他の地域の例が長くなりましたが、四国は地銀が各県に1行ずつ残っています。第二地銀では、香川銀行が大阪の大正銀行と合併、さらに徳島銀行と経営統合したトモニホールディングス(8600)となっています。愛媛銀行(8541)、高知銀行(8416)は単独で上場を維持しており、ある意味、非常に分かりやすい形で残っています。ちなみに四国では地銀はすべて都道府県名ではなく、第二地銀がすべて都道府県名を銀行名に冠しています。
地方銀行も時価総額・配当利回りに大きな差が
そして、改めて図表1を見てみると、同じように見える銀行も時価総額、配当利回りが大きく異なることが分かります。例えば、徳島の阿波銀行(8388)と香川の百十四銀行(8386)ですと、配当利回りが倍近くも違うことが分かります。また、時価総額で見ると伊予銀行(8385)の存在感が非常に大きくなっています。もともとの銀行や地域の経済規模にもよると思いますが、実際には過去2年間で以下のように差がついているのです。

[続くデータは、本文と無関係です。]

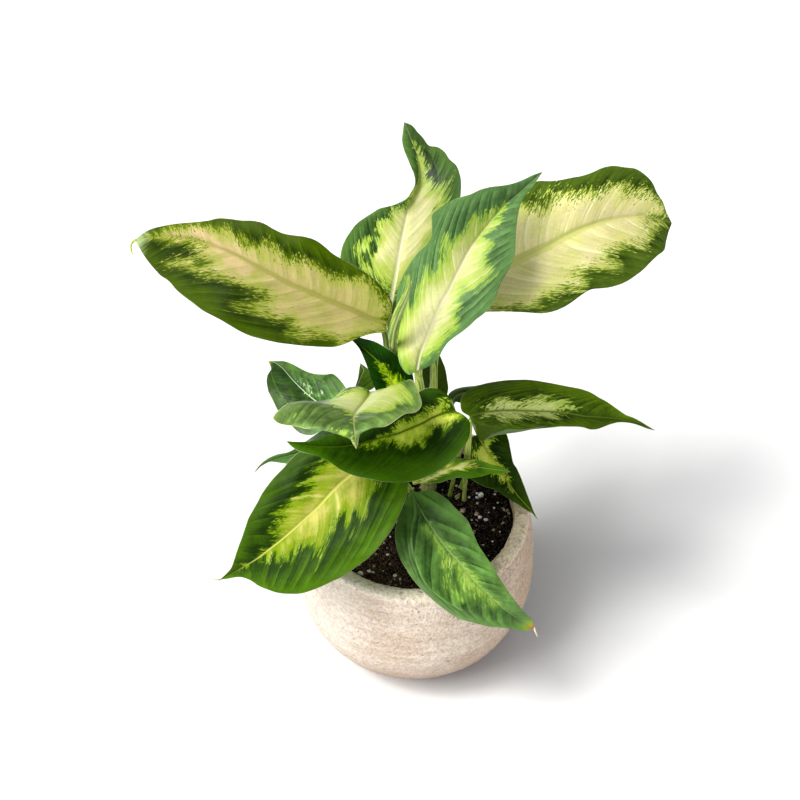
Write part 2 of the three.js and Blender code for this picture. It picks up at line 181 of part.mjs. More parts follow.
const CANES = {
  cane_main: [[9.6, 22.3, 98, 5.2], [9.2, 22.3, 118, 5], [8, 22.4, 140, 4.7], [6.8, 22.6, 158, 4.4], [6, 22.6, 170, 4]],
  cane_left: [[-9.5, 25, 98, 4.4], [-9.6, 25.5, 115, 4.2], [-10, 26, 130, 3.9], [-10.4, 26.2, 142, 3.5]],
  cane_right: [[28.5, 15.2, 98, 3.8], [28.5, 15.2, 108, 3.6], [28.8, 15.4, 114, 3.2]],
  cane_back: [[3, 43, 98, 4.6], [3.4, 43, 120, 4.4], [4.2, 42.6, 140, 4.1], [5, 42, 156, 3.6]],
};

// ---- helpers --------------------------------------------------------------
const wasm = await Module();
wasm.setup();

function toSolid(geometry) {
  const g = geometry.clone();
  for (const name of ['normal', 'uv']) if (g.getAttribute(name)) g.deleteAttribute(name);
  const m = mergeVertices(g, 1e-4);
  return new wasm.Manifold(new wasm.Mesh({
    numProp: 3,
    vertProperties: new Float32Array(m.getAttribute('position').array),
    triVerts: new Uint32Array(m.index.array),
  }));
}

function toGeometry(solid) {
  const mesh = solid.getMesh();
  const g = new THREE.BufferGeometry();
  const n = mesh.vertProperties.length / mesh.numProp;
  const pos = new Float32Array(n * 3);
  for (let i = 0; i < n; i++) for (let j = 0; j < 3; j++) pos[i * 3 + j] = mesh.vertProperties[i * mesh.numProp + j];
  g.setAttribute('position', new THREE.BufferAttribute(pos, 3));
  g.setIndex(new THREE.BufferAttribute(new Uint32Array(mesh.triVerts), 1));
  g.computeVertexNormals();
  return g;
}

// A round rod of changing radius along a centre line of [x, y, z, r].
// The section is carried along without twisting; both ends are flat.
function taperedRod(points, sides) {
  const c = points.map((p) => new THREE.Vector3(p[0], p[1], p[2]));
  const r = points.map((p) => p[3]);
  const last = c.length - 1;
  const tangent = c.map((_, i) => new THREE.Vector3().subVectors(c[Math.min(i + 1, last)], c[Math.max(i - 1, 0)]).normalize());
  const pos = [];
  let side = new THREE.Vector3(1, 0, 0);
  if (Math.abs(side.dot(tangent[0])) > 0.8) side = new THREE.Vector3(0, 1, 0);
  for (let i = 0; i <= last; i++) {
    side.addScaledVector(tangent[i], -side.dot(tangent[i])).normalize();
    const up = new THREE.Vector3().crossVectors(tangent[i], side);
    for (let k = 0; k < sides; k++) {
      const a = (2 * Math.PI * k) / sides;
      const p = c[i].clone().addScaledVector(side, r[i] * Math.cos(a)).addScaledVector(up, r[i] * Math.sin(a));
      pos.push(p.x, p.y, p.z);
    }
  }
  const index = [];
  for (let i = 0; i < last; i++) {
    for (let k = 0; k < sides; k++) {
      const a = i * sides + k;
      const b = i * sides + ((k + 1) % sides);
      index.push(a, b, b + sides, a, b + sides, a + sides);
    }
  }
  const foot = pos.length / 3;
  pos.push(c[0].x, c[0].y, c[0].z, c[last].x, c[last].y, c[last].z);
  for (let k = 0; k < sides; k++) {
    const k2 = (k + 1) % sides;
    index.push(foot, k2, k);
    index.push(foot + 1, last * sides + k, last * sides + k2);
  }
  const g = new THREE.BufferGeometry();
  g.setAttribute('position', new THREE.Float32BufferAttribute(pos, 3));
  g.setIndex(index);
  return g;
}

const vec = (p) => new THREE.Vector3(p[0], p[1], p[2]);

// The middle surface of a blade: rows[j][i], j across the blade and i along it.
function bladeRows(ribs, acrossSteps) {
  const n = ribs[0].line.length;
  const rows = [];
  for (let j = 0; j <= acrossSteps; j++) {
    const v = -1 + (2 * j) / acrossSteps;
    let k = 0;
    while (k < ribs.length - 2 && v > ribs[k + 1].across) k++;
    const t = (v - ribs[k].across) / (ribs[k + 1].across - ribs[k].across);
    const row = [];
    for (let i = 0; i < n; i++) row.push(vec(ribs[k].line[i]).lerp(vec(ribs[k + 1].line[i]), t));
    rows.push(row);
  }
  return rows;
}

// A closed leaf blade: upper and lower skins that meet at the margins, at
// the base and at the tip. The two halves are crowned between midrib and
// margin, and the blade is thickest at the midrib.
function bladeGeometry(ribs, acrossSteps) {
  const rows = bladeRows(ribs, acrossSteps);
  const nv = acrossSteps;
  const nu = rows[0].length - 1;
  const normalAt = (j, i) => {
    const i0 = Math.max(1, i - 1);
    const i1 = Math.min(nu - 1, i + 1);
    const along = new THREE.Vector3().subVectors(rows[j][i1 === i0 ? i0 + 1 : i1], rows[j][i0]);
    const ii = Math.min(Math.max(i, 1), nu - 1);
    const across = new THREE.Vector3().subVectors(rows[nv][ii], rows[0][ii]);
    return along.cross(across).normalize();
  };
  const pos = [];
  const top = [];
  const bottom = [];
  const put = (p) => { pos.push(p.x, p.y, p.z); return pos.length / 3 - 1; };
  const basePoint = put(rows[nv / 2][0]);
  const tipPoint = put(rows[nv / 2][nu]);
  for (let j = 0; j <= nv; j++) {
    top.push([]);
    bottom.push([]);
    const v = -1 + (2 * j) / nv;
    for (let i = 0; i <= nu; i++) {
      if (i === 0 || i === nu) {
        const q = i === 0 ? basePoint : tipPoint;
        top[j].push(q);
        bottom[j].push(q);
        continue;
      }
      const normal = normalAt(j, i);
      const width = rows[0][i].distanceTo(rows[nv][i]);
      const crown = BLADE_CROWN * width * Math.sin(Math.PI * Math.abs(v));
      const mid = rows[j][i].clone().addScaledVector(normal, crown);
      if (j === 0 || j === nv) {
        const q = put(mid);
        top[j].push(q);
        bottom[j].push(q);
      } else {
        const half = (BLADE_T / 2) * (1 - 0.4 * Math.abs(v)) * Math.min(1, 0.45 + 4 * Math.min(i / nu, 1 - i / nu));
        top[j].push(put(mid.clone().addScaledVector(normal, half)));
        bottom[j].push(put(mid.clone().addScaledVector(normal, -half)));
      }
    }
  }
  const index = [];
  const tri = (a, b, c) => { if (a !== b && b !== c && a !== c) index.push(a, b, c); };
  for (let j = 0; j < nv; j++) {
    for (let i = 0; i < nu; i++) {
      tri(top[j][i], top[j][i + 1], top[j + 1][i + 1]);
      tri(top[j][i], top[j + 1][i + 1], top[j + 1][i]);
      tri(bottom[j][i], bottom[j + 1][i + 1], bottom[j][i + 1]);
      tri(bottom[j][i], bottom[j + 1][i], bottom[j + 1][i + 1]);
    }
  }
  const g = new THREE.BufferGeometry();
  g.setAttribute('position', new THREE.Float32BufferAttribute(pos, 3));
  g.setIndex(index);
  return { geometry: g, rows, normalAt };
}

// A whole leaf: the blade joined to its stalk, which runs on under the
// first part of the midrib.
function leafGeometry({ ribs, stalk }) {
  const { geometry, rows, normalAt } = bladeGeometry(ribs, 6);
  const nu = rows[0].length - 1;
  const rod = stalk.map((p) => [...p]).reverse();
  const r0 = stalk[0][3];
  const reach = Math.max(2, Math.round(nu * 0.3));
  for (let i = 1; i <= reach; i++) {
    const r = r0 * (0.8 - (0.5 * i) / reach);
    const p = rows[3][i].clone().addScaledVector(normalAt(3, i), -0.35 * r);
    rod.push([p.x, p.y, p.z, r]);
  }
  const blade = toSolid(geometry);
  const stem = toSolid(taperedRod(rod, STALK_SIDES));
  return toGeometry(blade.add(stem));
}

// ---- pot --------------------------------------------------------------------
function potOutside() {
  const p = [[POT_FOOT_R, 0]];
  for (let i = 1; i <= 9; i++) {
    const a = ((Math.PI / 2) * i) / 9;
    p.push([POT_FOOT_R + (POT_BELLY_R - POT_FOOT_R) * Math.sin(a), POT_BELLY_Z * (1 - Math.cos(a))]);
  }
  const shoulder = POT_HEIGHT - 5;
  for (let i = 1; i <= 5; i++) {
    const k = i / 5;
    p.push([POT_BELLY_R - (POT_BELLY_R - POT_LIP_OUTER_R) * k * k, POT_BELLY_Z + (shoulder - POT_BELLY_Z) * k]);
  }
  return p;
}

function potProfile() {
  const out = potOutside();
  const lipMid = (POT_LIP_OUTER_R + POT_LIP_INNER_R) / 2;
  const lipHalf = (POT_LIP_OUTER_R - POT_LIP_INNER_R) / 2;
  const p = [[0, 0], ...out];
  for (let i = 1; i < 6; i++) {
    const a = (Math.PI * i) / 6;
    p.push([lipMid + lipHalf * Math.cos(a), POT_HEIGHT - 5 + 5 * Math.sin(a)]);
  }
  return [...p, ...potInside(0), [0, POT_WALL]];
}

// The inner wall from the mouth down to the floor, moved inwards by gap.
function potInside(gap) {
  const p = [
    [POT_LIP_INNER_R, POT_HEIGHT - 5],
    [POT_LIP_INNER_R - 0.4, POT_HEIGHT - 14],
  ];
  const depth = POT_HEIGHT - 14 - POT_WALL;
  for (let i = 1; i <= 6; i++) {
    const a = ((Math.PI / 2) * i) / 6;
    p.push([POT_LIP_INNER_R - 0.4 - 30 * (1 - Math.cos(a)), POT_HEIGHT - 14 - depth * Math.sin(a)]);
  }
  return p.map(([r, z]) => [r - gap, z]);
}

const lathe = (profile) => new THREE.LatheGeometry(profile.map(([r, z]) => new THREE.Vector2(r, z)), POT_SIDES).rotateX(Math.PI / 2);

// ---- soil ---------------------------------------------------------------------
function soilSolid() {
  const wall = potInside(GAP).slice(1);
  const p = [[0, POT_WALL + GAP]];
  for (let i = wall.length - 1; i >= 0; i--) {
    const [r, z] = wall[i];
    p.push([r, i === wall.length - 1 ? POT_WALL + GAP : z]);
  }
  p.push([POT_LIP_INNER_R - 0.3 - GAP, SOIL_Z - SOIL_FALL]);
  for (const k of [0.8, 0.5, 0.2]) p.push([POT_LIP_INNER_R * k, SOIL_Z - SOIL_FALL * k * k]);
  p.push([0, SOIL_Z]);
  let soil = toSolid(lathe(p));
  for (const line of Object.values(CANES)) {
    const [x, y, , r] = line[0];
    const hole = [[x, y, CANE_FOOT_Z - GAP, r + GAP], [x, y, SOIL_Z + 5, r + GAP]];
    soil = soil.subtract(toSolid(taperedRod(hole, CANE_SIDES)));
  }
  return soil;
}

// ---- build ----------------------------------------------------------------------
const material = (color, roughness) => new THREE.MeshStandardMaterial({ color, roughness, metalness: 0 });
const cement = material(0xd3c1ad, 0.9);
const earth = material(0x2f2018, 0.95);
const caneBark = material(0xa9bb7c, 0.55);
const leafGreen = material(0x3f6b2a, 0.4);
const leafPale = material(0xbfca6e, 0.4);
const newLeaf = material(0x8fae4a, 0.4);
const PALE = new Set(['leaf_left_large', 'leaf_top_back', 'leaf_centre', 'leaf_right_large', 'leaf_front_wavy', 'leaf_lower_left']);

const plant = new THREE.Group();
plant.name = 'potted_dieffenbachia';

function add(name, geometry, mat, parent) {
  const mesh = new THREE.Mesh(geometry, mat);
  mesh.name = name;
  parent.add(mesh);
}

add('pot', toGeometry(toSolid(lathe(potProfile()))), cement, plant);
add('soil', toGeometry(soilSolid()), earth, plant);

const canes = new THREE.Group();
plant.add(canes);
for (const [name, line] of Object.entries(CANES)) {
  // The part in the soil stands straight, so it fits its hole.
  const rod = [[line[0][0], line[0][1], CANE_FOOT_Z, line[0][3]], [line[0][0], line[0][1], SOIL_Z + 1, line[0][3]], ...line.slice(1)];
  add(name, toGeometry(toSolid(taperedRod(rod, CANE_SIDES))), caneBark, canes);
}

const leaves = new THREE.Group();
plant.add(leaves);
for (const [name, data] of Object.entries(LEAVES)) {
  add(name, leafGeometry(data), PALE.has(name) ? leafPale : leafGreen, leaves);
}
add('leaf_new_rolled', toGeometry(toSolid(taperedRod(ROLLED_LEAF, STALK_SIDES))), newLeaf, leaves);

export default plant;
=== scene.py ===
import bpy
import math
import numpy as np
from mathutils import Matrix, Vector


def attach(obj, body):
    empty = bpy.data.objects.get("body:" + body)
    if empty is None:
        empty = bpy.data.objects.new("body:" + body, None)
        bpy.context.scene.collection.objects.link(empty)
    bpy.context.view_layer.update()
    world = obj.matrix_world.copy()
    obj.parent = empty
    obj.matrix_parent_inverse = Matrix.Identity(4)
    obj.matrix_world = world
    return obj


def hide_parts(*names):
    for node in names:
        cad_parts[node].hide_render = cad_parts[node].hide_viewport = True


# Potted dieffenbachia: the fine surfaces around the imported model.
# Lengths below are in millimetres and are turned into metres when a mesh is made.

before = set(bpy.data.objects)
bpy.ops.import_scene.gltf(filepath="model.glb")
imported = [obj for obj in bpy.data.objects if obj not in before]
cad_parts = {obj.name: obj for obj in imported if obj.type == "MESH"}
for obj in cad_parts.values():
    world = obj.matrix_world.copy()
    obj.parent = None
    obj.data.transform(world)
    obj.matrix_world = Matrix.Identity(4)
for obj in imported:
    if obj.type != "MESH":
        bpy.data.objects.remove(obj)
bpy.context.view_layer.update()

MM = 0.001
SEED = 41
POT_HEIGHT = 117.5
POT_BELLY_R = 80.0
POT_BELLY_Z = 62.0
POT_FOOT_R = 42.0
POT_LIP_OUTER_R = 75.2
POT_LIP_INNER_R = 65.0
SOIL_Z = 107.0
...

過去2年間の株価のパフォーマンスを見ると、伊予銀行が19.4%のプラスなのに対し、阿波銀行は2.3%マイナス、百十四銀行は10.9%、四国銀行は13.3%とそれぞれマイナスになっています。計算してみると2年前の時価総額は百十四と阿波の合算で伊予と同水準だったものが、今では2割強の差がついていることが分かります。
株価が下がると配当利回りは上がるので、百十四や阿波の配当利回りが高いのは株価のパフォーマンスが悪かったことも影響しています。逆に伊予は2年前の株価が500円前後だったため14円配当で3%近い配当利回りでした。14円配当を継続しているものの、株価が上がった結果、現在の配当利回りは2.5%程度になっています。
このように一見似たように見える四国の地方銀行も、分析してみると株価のパフォーマンスや配当利回りが大きく違うことが分かります。さらに、銀行以外の業種は個別の企業の事業領域も広く、かつ個々の企業ごとの違いはより大きいと思われます。
とは言え、4,000社すべてを分析することは並大抵のことではありません。そこで、株式分析においてはスクリーニング機能で絞り込むことが大事になってくるのです。